Kobanê is seen as a symbol for the fight against Islamic extremism, for autonomous self-governance, gender equality, and fundamental democratic values. The slogan "Jin, Jîyan, Azadî" ("Woman, Life, Freedom") is frequently used in connection with World Kobanê Day and the Kurdish movement.

On November 1, 2014, people worldwide took to the streets in many cities to demonstrate their solidarity with Kobanê. Since then, events, rallies, cultural programs, and information campaigns have been regularly organized.
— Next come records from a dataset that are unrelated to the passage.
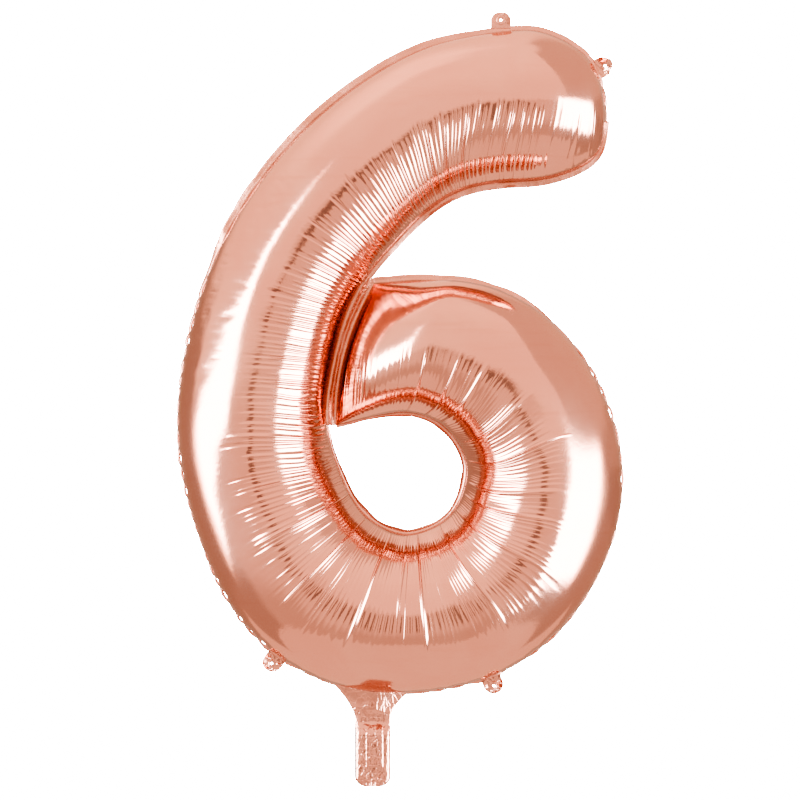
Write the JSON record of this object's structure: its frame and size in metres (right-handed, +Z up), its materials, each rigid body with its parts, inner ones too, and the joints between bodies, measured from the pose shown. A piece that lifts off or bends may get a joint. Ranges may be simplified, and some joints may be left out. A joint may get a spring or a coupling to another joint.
{
  "type": "foil number balloon",
  "caption": "Inflated foil balloon shaped as the digit six, with a sealed edge, hanging tabs that fold, and a filling neck with a flap valve.",
  "frame": {"origin": "centre of the top hanging tab's eyelet, in the seam plane, which the balloon hangs from", "axes": "+Z up the digit, the digit reads upright from -Y, +X to the reader's right, seam plane is XZ"},
  "size_m": [0.5157, 0.1874, 0.882],
  "materials": {
    "foil": "mirror-bright rose-gold metallised film",
    "foil_seal": "rose-gold film, heat-sealed and slightly dulled",
    "foil_neck": "rose-gold film, creased",
    "valve_film": "clear thin film"
  },
  "bodies": {
    "balloon": {"front_panel": "foil", "rear_panel": "foil", "outer_seal": "foil_seal", "hole_seal": "foil_seal", "junction_weld": "foil_seal", "flare_front": "foil_neck", "flare_rear": "foil_neck", "valve_inlet_front": "valve_film", "valve_inlet_rear": "valve_film"},
    "neck": {"neck_front": "foil_neck", "neck_rear": "foil_neck"},
    "flap_front": {"valve_flap_front": "valve_film"},
    "flap_rear": {"valve_flap_rear": "valve_film"},
    "top_tab": {"tab_top": "foil_seal"},
    "nose_tab": {"tab_nose": "foil_seal"},
    "lower_left_tab": {"tab_lower_left": "foil_seal"},
    "lower_right_tab": {"tab_lower_right": "foil_seal"}
  },
  "joints": [
    {"name": "neck_fold", "type": "hinge", "parent": "balloon", "child": "neck", "pos_m": [-0.146, 0, -0.797], "axis": [1, 0, 0], "range_deg": [-85, 85]},
    {"name": "flap_front_open", "type": "slide", "parent": "neck", "child": "flap_front", "axis": [0, -1, 0], "range_m": [0, 0.0025]},
    {"name": "flap_rear_open", "type": "slide", "parent": "neck", "child": "flap_rear", "axis": [0, 1, 0], "range_m": [0, 0.0025]},
    {"name": "top_tab_fold", "type": "hinge", "parent": "balloon", "child": "top_tab", "pos_m": [0, 0, -0.0065], "axis": [1, 0, 0], "range_deg": [-90, 90]},
    {"name": "nose_tab_fold", "type": "hinge", "parent": "balloon", "child": "nose_tab", "pos_m": [0.11301, 0, -0.05479], "axis": [-0.4435, 0, 0.8963], "range_deg": [-90, 90]},
    {"name": "lower_left_tab_fold", "type": "hinge", "parent": "balloon", "child": "lower_left_tab", "pos_m": [-0.25748, 0, -0.72817], "axis": [0.8062, 0, -0.5916], "range_deg": [-90, 90]},
    {"name": "lower_right_tab_fold", "type": "hinge", "parent": "balloon", "child": "lower_right_tab", "pos_m": [-0.01038, 0, -0.75257], "axis": [0.9306, 0, 0.3661], "range_deg": [-90, 90]}
  ],
  "couplings": [
    {"joint": "flap_rear_open", "follows": "flap_front_open", "ratio": 1}
  ]
}
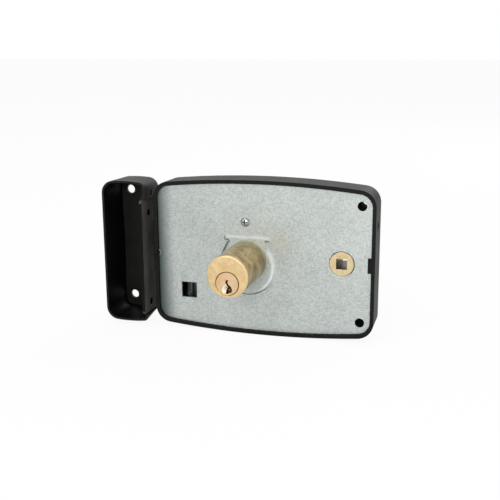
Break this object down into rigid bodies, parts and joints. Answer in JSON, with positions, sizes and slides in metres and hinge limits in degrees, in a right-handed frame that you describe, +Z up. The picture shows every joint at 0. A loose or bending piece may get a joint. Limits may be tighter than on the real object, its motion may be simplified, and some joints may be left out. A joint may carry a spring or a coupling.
{
  "type": "single-point rim lock",
  "caption": "Surface-mounted rim lock with key cylinder, deadbolt, sprung latch, spindle follower, inside turn knob and a box keeper for the door frame.",
  "frame": {"origin": "axis of the key cylinder's body where it meets the face of the door, on which the rim of the case and the pad of the back plate lie", "axes": "+Z up, -Y out of the room along the key cylinder, +Y into the room, -X towards the door's edge and the keeper"},
  "size_m": [0.1703, 0.0786, 0.096],
  "materials": {
    "case_black": "satin black powder coat",
    "keeper_black": "satin black powder coat",
    "strike_black": "satin black paint",
    "galvanised": "galvanised sheet",
    "zinc_screw": "zinc plated",
    "rivet_steel": "dark steel",
    "bolt_steel": "nickel plated steel",
    "spring_steel": "spring steel",
    "brass": "turned brass",
    "plug_brass": "turned brass",
    "pin_brass": "turned brass",
    "knob_brass": "satin brass",
    "follower_brass": "cast brass"
  },
  "bodies": {
    "case": {"case_cover": "case_black", "back_plate": "galvanised", "edge_rivet": "rivet_steel", "plate_screw": "zinc_screw", "cylinder_body": "brass", "cylinder_clamp": "galvanised", "clamp_screws": "zinc_screw", "driver_pins": "pin_brass", "pin_springs": "spring_steel", "chamber_caps": "pin_brass", "deadbolt_stud": "bolt_steel", "detent_spring": "spring_steel", "detent_rivet": "rivet_steel", "latch_stud": "bolt_steel", "latch_spring": "spring_steel", "spring_pin": "bolt_steel", "guide_bracket": "galvanised", "bracket_screws": "zinc_screw", "keeper_cover": "keeper_black", "strike_plate": "strike_black", "strike_rivets": "rivet_steel"},
    "key_turn": {"plug": "plug_brass", "key_pins": "pin_brass", "plug_clip": "spring_steel", "tailpiece": "bolt_steel", "crank": "bolt_steel", "turn_knob": "knob_brass", "knob_pin": "bolt_steel"},
    "bolt": {"deadbolt": "bolt_steel"},
    "latch": {"latch_head": "bolt_steel", "latch_slide": "galvanised", "latch_rivets": "rivet_steel"},
    "handle_follower": {"follower": "follower_brass"}
  },
  "joints": [
    {"name": "key_and_knob_turn", "type": "hinge", "parent": "case", "child": "key_turn", "pos_m": [0, 0, -0.00395], "axis": [0, 1, 0], "range_deg": [0, 90.1]},
    {"name": "deadbolt_throw", "type": "slide", "parent": "case", "child": "bolt", "axis": [-1, 0, 0], "range_m": [0, 0.01414], "deforming": ["detent_spring"]},
    {"name": "follower_turn", "type": "hinge", "parent": "case", "child": "handle_follower", "pos_m": [0.058, 0, 0.0013], "axis": [0, 1, 0], "range_deg": [0, 36.1]},
    {"name": "latch_draw", "type": "slide", "parent": "case", "child": "latch", "axis": [1, 0, 0], "range_m": [0, 0.011], "stiffness_N_per_m": 150, "springref_m": -0.006, "deforming": ["latch_spring"]}
  ],
  "couplings": [
    {"joint": "key_and_knob_turn", "follows": "deadbolt_throw", "rad_per_m": 111.07},
    {"joint": "follower_turn", "follows": "latch_draw", "rad_per_m": 57.12}
  ]
}
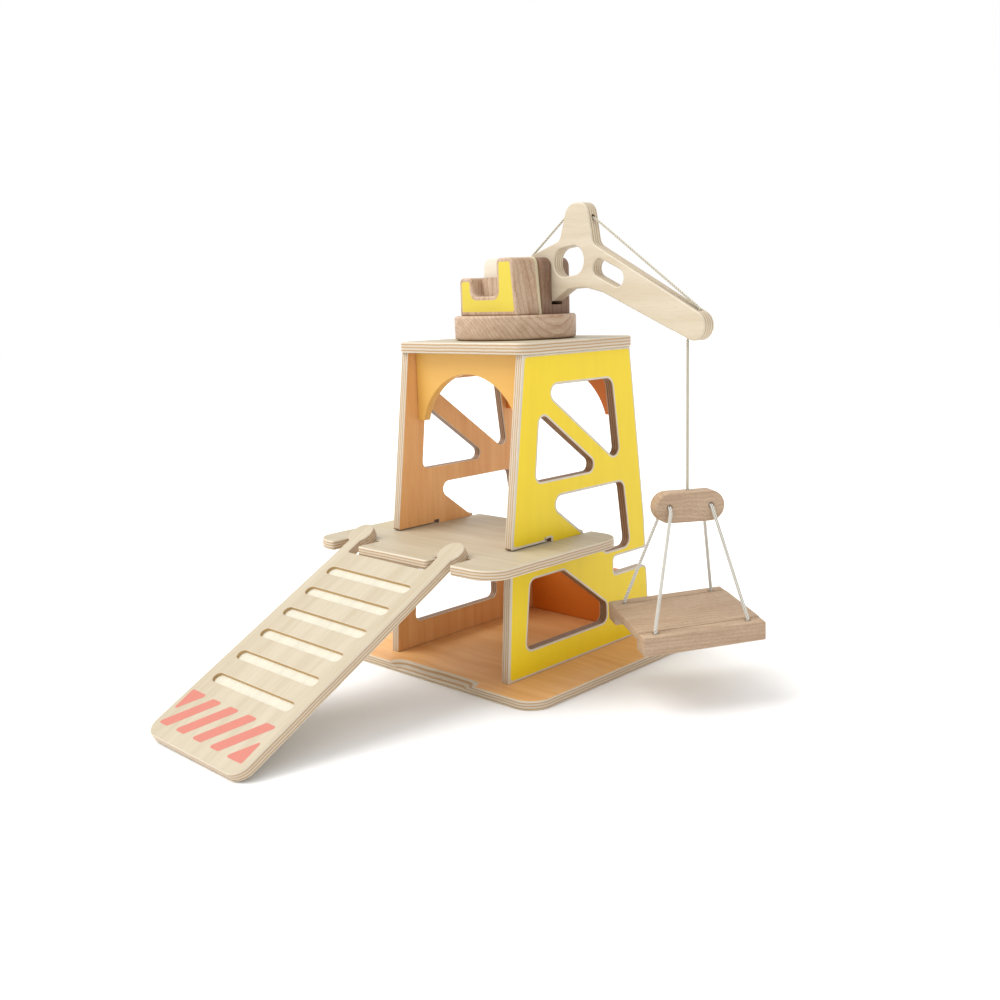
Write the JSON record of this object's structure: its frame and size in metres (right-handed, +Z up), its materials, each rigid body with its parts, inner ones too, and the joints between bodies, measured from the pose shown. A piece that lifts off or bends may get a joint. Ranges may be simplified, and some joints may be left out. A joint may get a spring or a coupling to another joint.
{
  "type": "toy tower crane",
  "caption": "Wooden toy tower crane: a two-storey plywood tower with a slot-in platform and hook-on ramp, and a turning beech turret whose boom lifts a pallet on a winch cord.",
  "frame": {"origin": "centre of the base board's underside", "axes": "+Z up, -Y towards the ramp, +X towards the side that the boom points to at rest"},
  "size_m": [0.4048, 0.5131, 0.4379],
  "materials": {
    "plywood": "clear-lacquered birch plywood, pale face and layered edges",
    "yellow_plywood": "birch plywood with a satin yellow screen print inside an unprinted border",
    "orange_plywood": "birch plywood stained orange, satin",
    "beech": "solid beech, clear satin lacquer, fine flecks and growth rings",
    "cotton_cord": "undyed twisted cotton cord",
    "zinc_steel": "zinc-plated steel fasteners"
  },
  "bodies": {
    "tower": {"base_plate": "plywood", "side_panel_left": "yellow_plywood", "side_panel_right": "yellow_plywood", "front_arch_panel": "orange_plywood", "rear_arch_panel": "orange_plywood", "rear_low_panel": "orange_plywood", "top_plate": "plywood", "wall_screws": "zinc_steel", "roof_dowels": "beech", "turret_bolt": "zinc_steel", "turret_washers": "zinc_steel", "turret_nut": "zinc_steel"},
    "platform": {"middle_platform": "plywood"},
    "ramp": {"ramp": "plywood"},
    "turret": {"turntable_disc": "beech", "cab_block": "beech", "cab_back_plate": "plywood", "boom_block": "beech", "boom": "plywood", "boom_dowels": "beech", "hoist_cord": "cotton_cord"},
    "winch": {"winch_axle": "beech", "winch_knob": "beech", "winch_cord_turns": "cotton_cord"},
    "line": {"drop_cord": "cotton_cord"},
    "knot": {"hoist_knot": "cotton_cord"},
    "load": {"spreader_bar": "beech", "sling_cord_left": "cotton_cord", "sling_cord_right": "cotton_cord", "sling_knots": "cotton_cord", "pallet_front_batten": "beech", "pallet_rear_batten": "beech", "pallet_deck": "beech", "pallet_pins": "beech"}
  },
  "joints": [
    {"name": "turret_turn", "type": "hinge", "parent": "tower", "child": "turret", "pos_m": [0, 0, 0.338], "axis": [0, 0, 1], "range_deg": [-25, 205]},
    {"name": "winch_turn", "type": "hinge", "parent": "turret", "child": "winch", "pos_m": [-0.01778, 0.01931, 0.368], "axis": [0.1219, 0.9925, 0], "range_deg": [-1300, 0]},
    {"name": "load_swing", "type": "hinge", "parent": "turret", "child": "line", "pos_m": [0.20435, -0.00796, 0.3149], "axis": [0.9925, -0.1219, 0], "range_deg": [-8, 8]},
    {"name": "load_lift", "type": "slide", "parent": "line", "child": "knot", "axis": [0, 0, 1], "range_m": [0, 0.105], "deforming": ["drop_cord"]},
    {"name": "load_twist", "type": "hinge", "parent": "knot", "child": "load", "pos_m": [0.20435, -0.00796, 0.3149], "axis": [0, 0, 1], "range_deg": [-90, 90]},
    {"name": "platform_slide", "type": "slide", "parent": "tower", "child": "platform", "axis": [0, -1, 0], "range_m": [0, 0.115]},
    {"name": "ramp_lift", "type": "slide", "parent": "platform", "child": "ramp", "axis": [0, -0.4828, 0.8757], "range_m": [0, 0.1]}
  ],
  "couplings": [
    {"joint": "winch_turn", "follows": "load_lift", "rad_per_m": -215.05}
  ]
}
Over time, the day has become a recurring symbol of international solidarity with the Kurdish Self-Administration of North and East Syria, serving to commemorate victims and to demand support for reconstruction, human rights, and political freedom. Especially in years with renewed conflicts or attacks on the self-governance areas, World Kobanê Day gains heightened relevance.

The goals of World Kobanê Day include, among others:
- Keeping the memory of the resistance of Kobanê and its victims alive.
- Creating public awareness of current developments in North and East Syria.
- Fostering networking among solidarity groups and initiating debates about international responsibility.
- Emphasizing the role of women in conflict and post-war areas.

==Controversies and criticism==
Since the day is partly organized by Kurdish movements, criticism is occasionally voiced that it serves political propaganda or one-sided views. In some states with repressive regimes, organizing such demonstrations can be risky or subject to state surveillance. Some view the significance primarily as a Kurdish symbol, while others see it as a general symbol against terrorism and for international solidarity. Critics, however, argue that commemorative days alone have little practical effect regarding political support, military security, or economic aid.